Failing to inform these workers about what the program means to them individually misses a crucial opportunity to get them thinking early about retirement. It also tacitly undermines their support for Social Security by weakening the link between the FICA taxes that come out of every paycheck and the benefits these workers will eventually receive.

The wiser course would be for us to heed President Franklin Roosevelt, who, when signing the program into law on Aug. 14, 1935, called it the “cornerstone in a structure which is being built but is by no means complete.”

The charge for my generation is clear: We must continue building onto this structure so that it continues to provide economic security and stability to all future generations.

We can begin by doing a better job of informing young people about the program. Workers should receive an annual Social Security mailing starting at age 18.The Social Security Administration can provide online retirement information and resources by partnering with websites young people use, such as Facebook. And the agency also should provide accessible materials about Social Security to employers to give to workers or to display, similar to the workplace standards posters that the Labor Department offers.

We can also work to improve Social Security so that it does more for young people, from the very beginning of a worker’s career.

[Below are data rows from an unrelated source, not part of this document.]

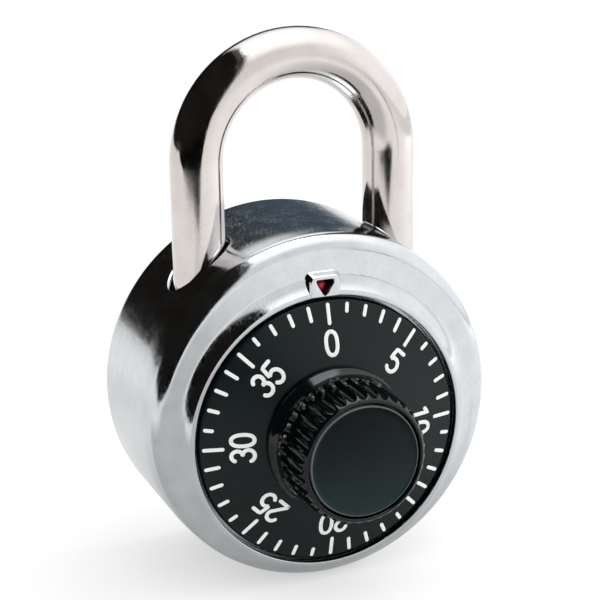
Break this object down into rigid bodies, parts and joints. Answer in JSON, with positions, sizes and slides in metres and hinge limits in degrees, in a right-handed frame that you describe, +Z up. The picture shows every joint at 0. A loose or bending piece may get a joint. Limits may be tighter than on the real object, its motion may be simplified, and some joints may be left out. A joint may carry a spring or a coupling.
{
  "type": "combination padlock",
  "caption": "Round combination padlock with a turning numbered dial, a fluted knob, a spring latch, gated wheels inside and a sliding shackle.",
  "frame": {"origin": "centre of the flat back face, on the axis of the round case", "axes": "+Y out of the back (the dial faces -Y), +Z up through the shackle, +X to the right seen from the front"},
  "size_m": [0.048, 0.0358, 0.0734],
  "materials": {
    "polished_steel": "stainless steel, polished side wall, satin face",
    "shackle_steel": "hardened steel bar, bright chrome plate with faint draw lines",
    "zinc_plate": "zinc plated sheet steel, dull sheen",
    "spring_steel": "oiled spring steel, dark",
    "brass": "turned brass, lightly tarnished",
    "dial_black": "black anodised, satin",
    "knob_black": "black moulded, glossy",
    "mark_white": "filled marks and numbers, off-white enamel",
    "index_red": "red enamel, semi-gloss"
  },
  "bodies": {
    "casing": {"outer_shell": "polished_steel", "index_marker": "index_red", "inner_case": "zinc_plate", "bearing_plate": "zinc_plate", "spindle_bushing": "brass", "dial_spring": "spring_steel", "wheel_post": "brass", "spacer_1": "brass", "spacer_2": "brass", "wheel_spring": "spring_steel", "latch_post": "zinc_plate", "latch_clip": "spring_steel", "latch_spring": "spring_steel", "spring_pin": "zinc_plate", "heel_guide": "zinc_plate", "guide_rivet_1": "zinc_plate", "guide_rivet_2": "zinc_plate"},
    "dial_and_spindle": {"dial": "dial_black", "knob": "knob_black", "knob_cap": "knob_black", "spindle": "brass", "spindle_ring": "spring_steel", "drive_cam": "zinc_plate"},
    "second_wheel": {"wheel_2": "zinc_plate"},
    "first_wheel": {"wheel_1": "zinc_plate"},
    "locking_latch": {"latch": "zinc_plate", "fence_bar": "spring_steel"},
    "shackle_bar": {"shackle": "shackle_steel", "heel_ring": "spring_steel"}
  },
  "joints": [
    {"name": "dial_spin", "type": "hinge", "parent": "casing", "child": "dial_and_spindle", "pos_m": [0, -0.0235, -0.0027], "axis": [0, -1, 0], "continuous": true},
    {"name": "second_wheel_pickup", "type": "hinge", "parent": "dial_and_spindle", "child": "second_wheel", "pos_m": [0, -0.0057, -0.0027], "axis": [0, -1, 0], "range_deg": [-168, 168]},
    {"name": "first_wheel_pickup", "type": "hinge", "parent": "second_wheel", "child": "first_wheel", "pos_m": [0, -0.0037, -0.0027], "axis": [0, -1, 0], "range_deg": [-168, 168]},
    {"name": "shackle_lift", "type": "slide", "parent": "casing", "child": "shackle_bar", "axis": [0, 0, 1], "range_m": [0, 0.012]},
    {"name": "latch_swing", "type": "hinge", "parent": "casing", "child": "locking_latch", "pos_m": [-0.0146, -0.0124, -0.0098], "axis": [0, 1, 0], "range_deg": [0, 21], "deforming": ["latch_spring"]}
  ],
  "couplings": [
    {"joint": "latch_swing", "follows": "shackle_lift", "rad_per_m": 30}
  ]
}
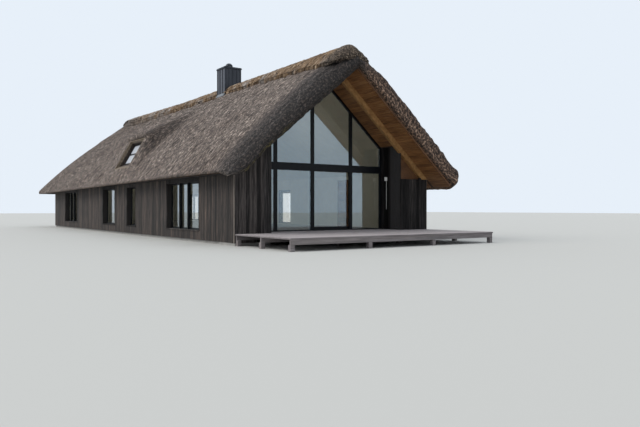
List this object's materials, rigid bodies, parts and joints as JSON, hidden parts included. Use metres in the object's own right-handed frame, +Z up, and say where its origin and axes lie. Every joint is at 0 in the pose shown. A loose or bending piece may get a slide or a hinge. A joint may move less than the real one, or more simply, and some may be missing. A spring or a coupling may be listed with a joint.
{
  "type": "thatched beach house",
  "caption": "Long timber beach house with a hipped thatched roof, a glazed gable set back under the verge, a sliding patio door and a timber deck.",
  "frame": {"origin": "on the ground under the middle of the main footprint, halfway between the gable plane and the far wall", "axes": "+X across the gable towards the sea side, +Y back along the ridge away from the glazed gable, +Z up"},
  "size_m": [10.43, 33.075, 8.565],
  "materials": {
    "concrete": "plain cast concrete",
    "weathered_boards": "upright boards weathered to a dark brown-grey",
    "dark_boards": "upright boards stained nearly black",
    "warm_timber": "oiled orange-brown timber boards",
    "thatch": "grey-brown weathered reed thatch",
    "ridge_thatch": "golden brown ridge cap of bundled reed",
    "black_frame": "satin black",
    "window_glass": "clear glass",
    "steel": "brushed",
    "seamed_metal": "dark blue-grey seamed sheet",
    "deck_boards": "grey weathered deck boards",
    "lamp_white": "matt white"
  },
  "bodies": {
    "house": {"foundation_slab": "concrete", "floor_slab": "concrete", "porch_piers": "concrete", "near_wall": "weathered_boards", "sea_wall": "weathered_boards", "far_wall": "weathered_boards", "front_left_wall": "dark_boards", "front_right_wall": "dark_boards", "left_return_wall": "dark_boards", "right_return_wall": "dark_boards", "timber_spandrel": "warm_timber", "inner_timber_panel": "warm_timber", "thatch_near": "thatch", "thatch_sea": "thatch", "thatch_hip": "thatch", "ridge_cap": "ridge_thatch", "near_lining": "warm_timber", "sea_lining": "warm_timber", "hip_lining": "warm_timber", "gable_beams": "warm_timber", "near_eave_soffit": "dark_boards", "verge_boards": "warm_timber", "gable_frame": "black_frame", "upper_glass": "window_glass", "lower_glass": "window_glass", "door_track": "black_frame", "near_window_frames": "black_frame", "near_window_glass": "window_glass", "sea_window_frames": "black_frame", "sea_window_glass": "window_glass", "skylight_lining": "warm_timber", "skylight_frame": "black_frame", "skylight_glass": "window_glass", "chimney_casing": "seamed_metal", "chimney_lid": "seamed_metal", "flue_pipe": "seamed_metal", "flue_cowl": "seamed_metal", "deck_floor": "deck_boards", "porch_deck": "deck_boards", "deck_joists": "deck_boards", "deck_posts": "deck_boards", "wall_lamp": "lamp_white"},
    "patio_door": {"door_sash": "black_frame", "door_glass": "window_glass", "door_handle": "steel"}
  },
  "joints": [
    {"name": "patio_door_slide", "type": "slide", "parent": "house", "child": "patio_door", "axis": [-1, 0, 0], "range_m": [0, 1.55]}
  ]
}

Helping young people keep up with the rising cost of a higher education is one place to start. Researcher Alexander Hertel-Fernandez has suggested reinstituting the “student benefit.” From 1965 to 1983, this Social Security provision raised, from 18 to 22, the cutoff age of benefits to the children of deceased or disabled parents who were enrolled in postsecondary education.

The Social Security Administration could also get more directly involved in supplemental retirement savings plans. Some experts have proposed the creation of voluntary or mandatory retirement accounts that could be run through the agency. Such accounts would be portable — carried from job to job — and offer a guaranteed lifetime return. Increasing the retirement offerings administered through the Social Security Administration would expose young people to the program earlier in their working lives.

A variation on these proposals would be to create a supplemental retirement account targeted specifically to young people, who are the least likely to be offered a 401(k) or employer-sponsored plan.

These and similar ideas to strengthen the system have had difficulty breaking into a Social Security conversation dominated by pessimism and resentment. Let’s take the occasion of the 75th anniversary of Social Security to ensure a strong future for my generation and beyond.

Sam Gill, a consultant in Washington, has worked with foundations, nonprofits and advocacy groups focused on Social Security and retirement issues.